Herr von der Nolden hat auch immer wieder Ja gesagt, gerade in entscheidenden 
Momenten schien er, trotz all der Familiengeschichte, flexibel gewesen zu sein. 
Rahels Mann Georg schließlich hat von Anfang an Ja zu Hedem gesagt, und auch zur 
Landwirtschaft, dies sogar in seinem Fall im Haupterwerb, für ein Studium derselbigen 
war er mal weg, für ihn ist das Bestellen der Böden eine Passion und eine Wissenschaft, 
sagt Rahel, und Rahels Vater staunt zumeist nicht schlecht, was Georg mit seinem 
mitgebrachten Wissen alles aus den Böden hier herausholen kann. 
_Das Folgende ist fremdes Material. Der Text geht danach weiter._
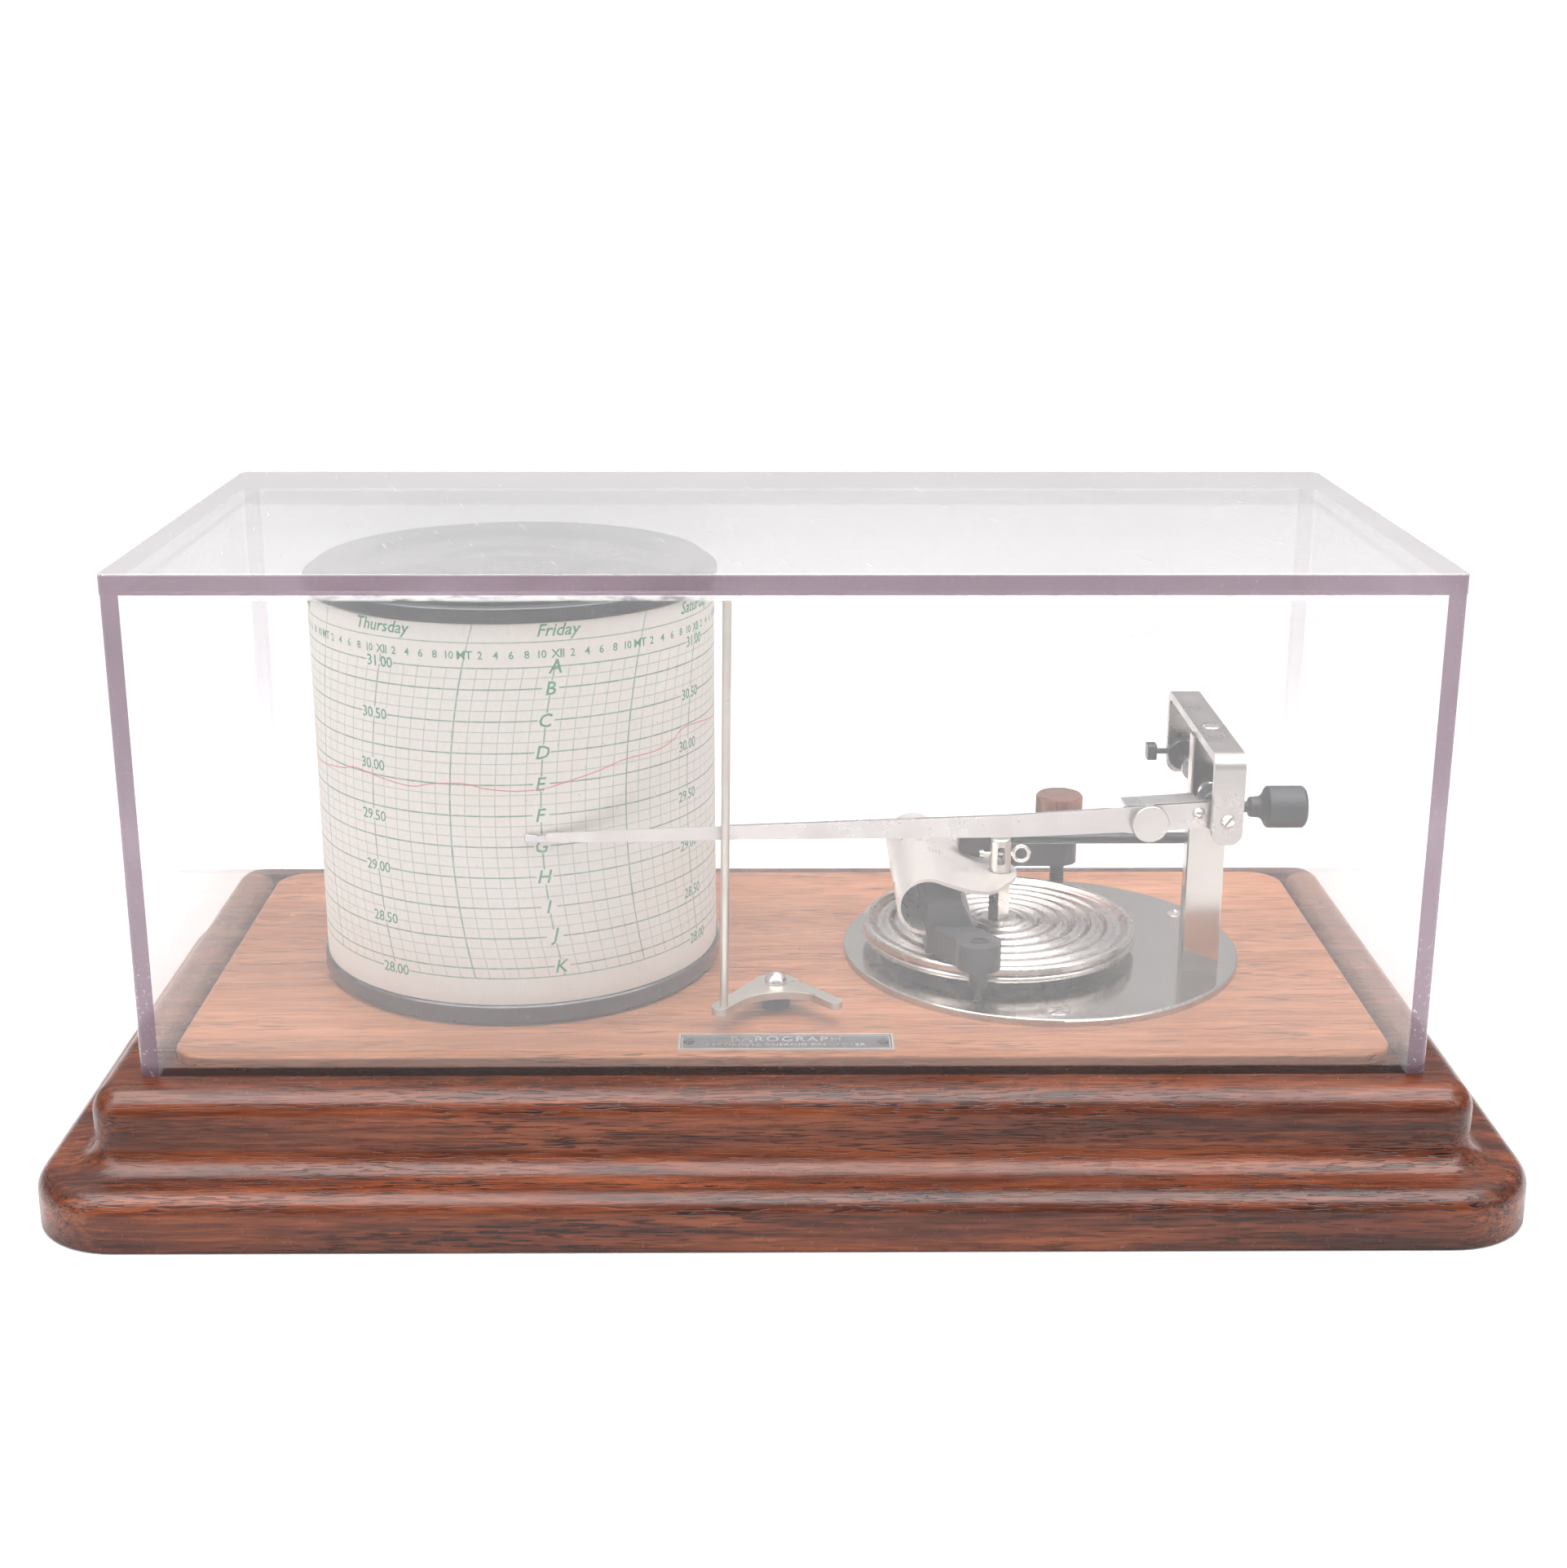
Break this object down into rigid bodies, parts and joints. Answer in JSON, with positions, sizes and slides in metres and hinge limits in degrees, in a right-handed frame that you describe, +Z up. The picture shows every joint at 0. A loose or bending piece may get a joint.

Nun vielleicht auch noch eines der größten Unwörter der letzten Jahre 
aus dem Landleben, wie Rahel findet, und zwar die Position und der Titel der 
„Kümmerer“. Irgendwann wurde der Begriff wohl mal als eine Art ehrenamtliche Rolle im 
Diskurs über das Leben auf dem Land eingeführt und auch mit einer gewissen 
Wertigkeit aufgeladen, mit der Zeit stellte sich aber heraus, dass hinter all den daraufhin 
gern und neu ausgeschriebenen Kümmerer-Positionen eigentlich nur jede Menge 
unbezahlter Arbeit steckte. Eine Position auch, die zumeist immer von 
denen übernommen wird, die sowieso schon zu viel machen. 

Ich glaube, Rahel hat am Ende Nein zum Vorsitz der Wahlaufsicht gesagt. 
 
Im Zentrum von Rahden kommen wir an der einen, anscheinend super beliebten, 
Eisdiele vorbei, und Rahel erzählt ein wenig schmunzelnd, dass es mal irgendwelche 
Stadtplanungen gegeben hätte, die entweder, wenn ich mich recht entsinne, gleich 
die ganze Eisdiele oder zumindest einen Brunnen oder Bänke, auf denen alle ihr 
Eis anschließend immer essen, platt gemacht hätten, und das wäre ein riesiges 
Thema im Ort gewesen, in der Zeitung diskutiert, schlussendlich dann auch 
gekippt. Wir fahren an den weiter Eis-essenden Menschen von Rahden vorbei. 
Manchmal wissen sich die Leute auch schon noch zu helfen.